The query with OPTIONAL pattern will look like this (example5.sparql.txt):

Listing D

PREFIX foaf: <http://xmlns.com/foaf/0.1/>
SELECT ?name ?mbox
WHERE { ?x foaf:name ?name .
OPTIONAL { ?x foaf:mbox ?mbox }
}

And the result will be the following:

name mbox
------- -----------------------
"Peter" <mailto:test@peter.com>
"Peter" <mailto:peter@gmail.com>
"Mary"

There is no value of mbox in the solution where the name is "Mary". It is unbound. This query finds the names of people in the data. If there is a triple with predicate mbox and same subject, a solution will contain the object of that triple as well. In the example, only a single triple pattern is given in the optional match part of the query but, in general, it is any graph pattern. The whole graph pattern of an optional graph pattern must match for the optional graph pattern to add to the query solution.

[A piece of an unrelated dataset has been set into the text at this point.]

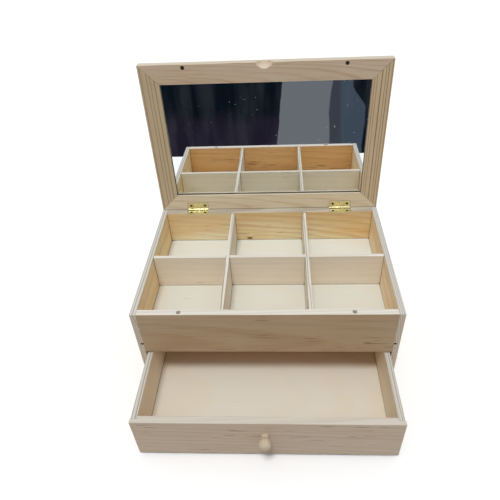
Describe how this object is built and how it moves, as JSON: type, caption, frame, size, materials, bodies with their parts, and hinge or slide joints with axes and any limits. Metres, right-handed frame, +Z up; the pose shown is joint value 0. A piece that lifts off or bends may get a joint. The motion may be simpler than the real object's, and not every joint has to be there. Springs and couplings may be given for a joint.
{
  "type": "jewelry box",
  "caption": "Bare wooden jewelry box with a hinged mirrored lid over a divided tray and a full-width drawer with a ball knob below.",
  "frame": {"origin": "centre of the case's footprint, on the surface that it stands on", "axes": "+X to the right, +Y from the drawer front to the hinged back, +Z up"},
  "size_m": [0.26, 0.2819, 0.2849],
  "materials": {
    "raw_pine": "bare sanded pine",
    "plywood": "bare pale plywood",
    "divider_wood": "bare thin pine board",
    "turned_wood": "bare turned hardwood",
    "mirror_glass": "silvered flat glass",
    "brass": "bright brass plate",
    "brass_screw": "brass plated steel",
    "magnet_steel": "nickel plated disc",
    "steel_fixing": "bright steel"
  },
  "bodies": {
    "case": {"case_left_side": "raw_pine", "case_right_side": "raw_pine", "case_back": "raw_pine", "case_fascia": "raw_pine", "case_bottom": "plywood", "case_bottom_brads": "steel_fixing", "case_magnets": "magnet_steel", "tray_floor": "plywood", "tray_long_divider": "divider_wood", "tray_left_divider": "divider_wood", "tray_right_divider": "divider_wood", "left_hinge_case_leaf": "brass", "right_hinge_case_leaf": "brass", "left_hinge_pin": "brass", "right_hinge_pin": "brass", "hinge_case_screws": "brass_screw"},
    "lid": {"lid_front_rail": "raw_pine", "lid_rear_rail": "raw_pine", "lid_left_rail": "raw_pine", "lid_right_rail": "raw_pine", "lid_top_panel": "plywood", "lid_mirror": "mirror_glass", "lid_magnets": "magnet_steel", "left_hinge_lid_leaf": "brass", "right_hinge_lid_leaf": "brass", "hinge_lid_screws": "brass_screw"},
    "drawer": {"drawer_front": "raw_pine", "drawer_left_side": "raw_pine", "drawer_right_side": "raw_pine", "drawer_back": "raw_pine", "drawer_floor": "plywood", "drawer_brads": "steel_fixing", "drawer_knob": "turned_wood", "drawer_knob_screw": "steel_fixing"}
  },
  "joints": [
    {"name": "lid_hinge", "type": "hinge", "parent": "case", "child": "lid", "pos_m": [0, 0.08657, 0.1115], "axis": [1, 0, 0], "range_deg": [0, 92]},
    {"name": "drawer_slide", "type": "slide", "parent": "case", "child": "drawer", "axis": [0, -1, 0], "range_m": [-0.078, 0.042]}
  ]
}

Results can also be returned in XML using the SPARQL Variable Binding Results XML Format, we will examine it later when SPARQL Protocol will be considered.

The results of a query is the set of all pattern solutions that match the query pattern, giving all the ways a query can match the graph being queried. Each result is one solution to the query and there may be zero, one or multiple results to a query. Say, for example, we have the following data (example3.rdf.turtle.txt):

Listing E

@prefix foaf: <http://xmlns.com/foaf/0.1/> .

_:a foaf:name "John Hijacker" .
_:a foaf:mbox <mailto:jh@example.com> .
_:b foaf:name "DmitryPovarenko" .
_:b foaf:mbox <mailto:dmitry@example.org> .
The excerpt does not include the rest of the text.